On 6 March 1881 she spoke at the opening of Leicester Secular Society's new Secular Hall in Humberstone Gate, Leicester.
The other speakers were George Jacob Holyoake, Annie Besant and Charles Bradlaugh.

Harriet Law died of a heart attack on 19 July 1897, having been ill with bronchitis. At that time, she lived at 24 Somerville Road in Peckham.

==Beliefs==

On 27 August 1868 Law argued against Karl Marx, who opposed turning the IWA into what he called a "debating club". She was in favour of debates. On 28 July 1868 she again appeared to oppose Marx, praising the positive effect of factory automation in reducing the dependence of women on men.
On education, she said that "The property of the Church must be secularised and devoted to schools.
We want fewer parsons and more schoolmasters".
Law was against imperialism during an era when many of the elite in Britain were proud of the continued expansion of the British Empire.
She felt that a competitive economy did not let the worker get full value for his work. She was in favour of a communist system where a directing power distributed labour according to requirements. This was the only way to ensure the right to work and to obtain value for that work.

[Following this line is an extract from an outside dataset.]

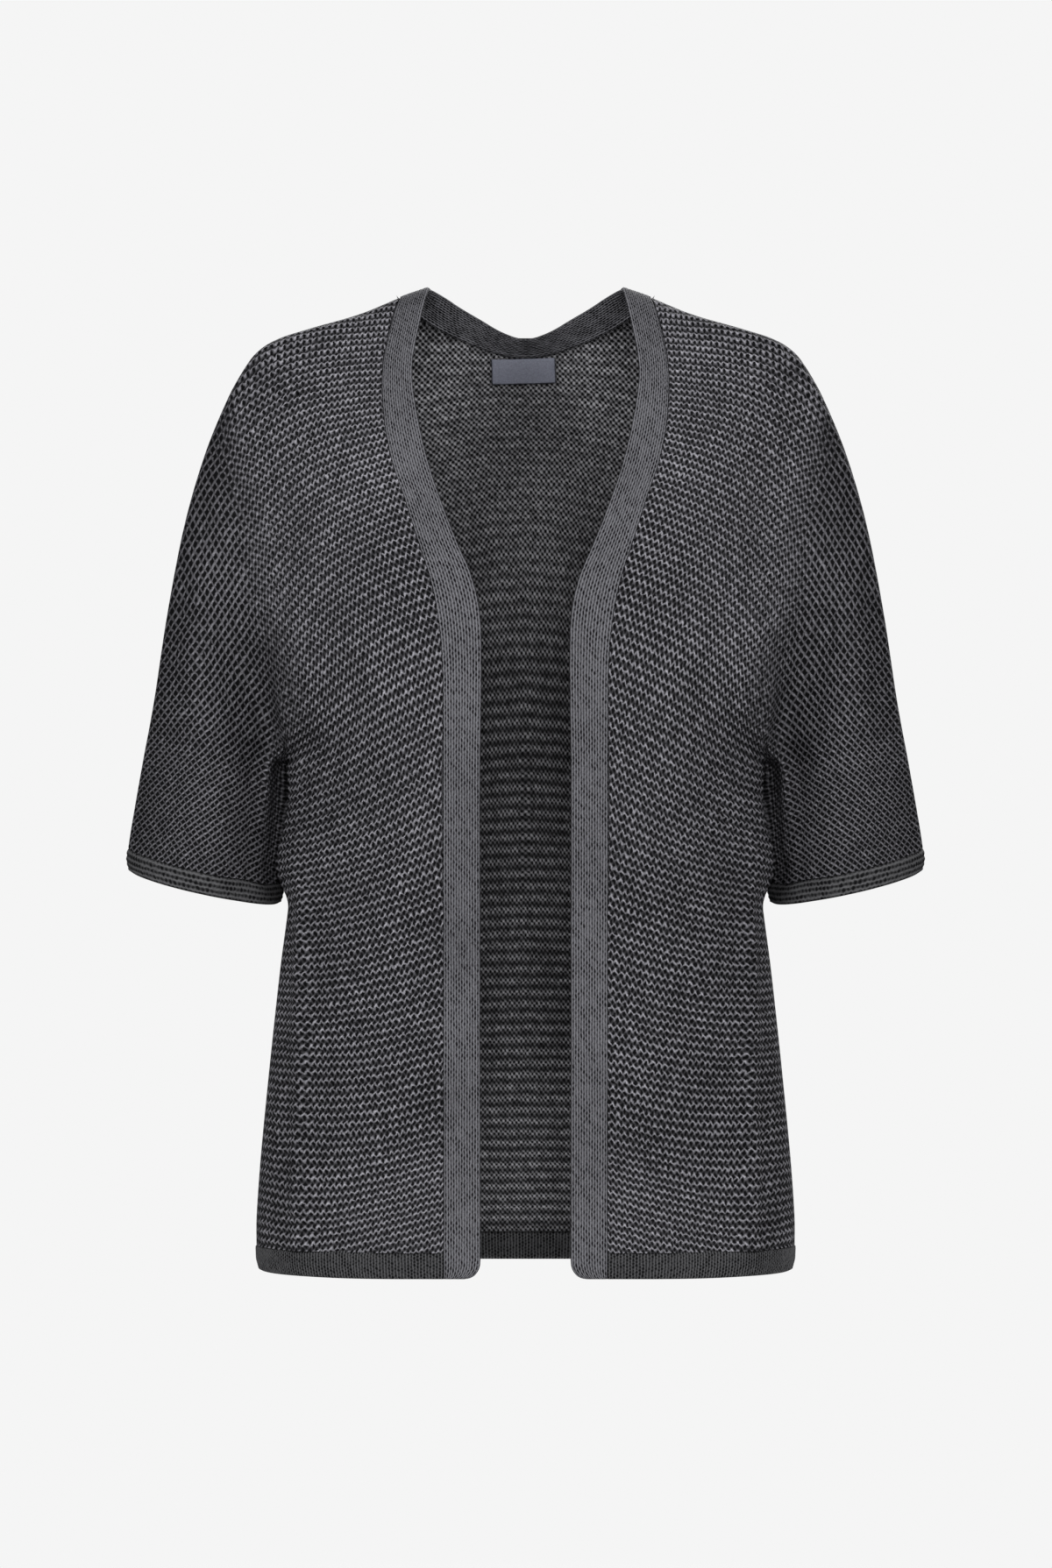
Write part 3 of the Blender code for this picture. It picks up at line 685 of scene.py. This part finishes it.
def mesh_object(name, verts, faces, maps, knit, look):
    """A smooth-shaded mesh with its UV maps, and three numbers at each vertex for its knit.

    They are the width of the yarn, as a share of a stitch, the share of the ridges' depth, which
    also sets how much darker the half-rows under the ridges are painted as shade, and how far the
    knit is stretched open, which also paints the yarn darker as shade.
    """
    mesh = bpy.data.meshes.new(name)
    mesh.vertices.add(len(verts))
    mesh.vertices.foreach_set("co", (verts * MM).astype(np.float32).ravel())
    mesh.loops.add(faces.size)
    mesh.loops.foreach_set("vertex_index", faces.ravel().astype(np.int32))
    mesh.polygons.add(len(faces))
    mesh.polygons.foreach_set("loop_start", np.arange(0, faces.size, 4, dtype=np.int32))
    mesh.polygons.foreach_set("use_smooth", np.ones(len(faces), bool))
    mesh.update(calc_edges=True)
    for key, values in maps.items():
        layer = mesh.uv_layers.new(name=key)
        layer.uv.foreach_set("vector", values[faces.ravel()].astype(np.float32).ravel())
    made = mesh.attributes.new("knit", "FLOAT_VECTOR", "POINT")
    made.data.foreach_set("vector", knit.astype(np.float32).ravel())
    mesh.materials.append(look)
    mesh.validate()
    return linked(name, mesh)


def quads(ids):
    """The faces of a grid of vertex numbers."""
    return np.stack([ids[:-1, :-1], ids[1:, :-1], ids[1:, 1:], ids[:-1, 1:]], -1).reshape(-1, 4)


def vertex_normals(verts, faces):
    """Unit normals at the vertices, from the faces round them."""
    a, b, c, d = (verts[faces[:, k]] for k in range(4))
    n = np.cross(c - a, d - b)
    out = np.zeros_like(verts)
    for k in range(4):
        for axis in range(3):
            out[:, axis] += np.bincount(faces[:, k], n[:, axis], len(verts))
    return out / np.maximum(np.linalg.norm(out, axis=1), 1e-12)[:, None]


def uneven(x, z):
    """Slow, small unevenness of cloth that has been worn."""
    a = np.sin(x / 13.0 + 1.7 * np.sin(z / 41.0)) * np.sin(z / 19.0 + 0.9 * np.sin(x / 23.0))
    b = np.sin(x / 7.1 - z / 11.3 + 1.3) * np.sin(z / 8.7 + x / 15.1)
    return 0.55 * a + 0.25 * b


def opened_out(region, x, z):
    """0 where the knit is ridged, more on the sleeves, where it is stretched to a plain net."""
    opened = NET_SHARE * ease((x - x_at(NET_LINE, z)) / 34 + 0.5)
    return opened * (1 - ease((UNDERARM_Z - z) / 30)) if region == "body" else opened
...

Harriet Law has been called "a florid middle-aged farmer's daughter" who "had what some devotees of 'culchaw' (Note: 'culchaw': culture. Refers to an upper-class English pronunciation of the word) do not possess—a great deal of natural ability.
According to Bradlaugh she was "earnest, brusquely honest".
William Stewart Ross said "She was a plain, blunt, honest woman, utterly free from all suspicion of humbug."
Eleanor Marx said she was one of the first women to recognise, "the importance of a woman's organisation from the proletarian point of view", and went on to say "When the history of the labour movement in England is written, the name of Harriet Law will be entered into the golden book of the proletariat."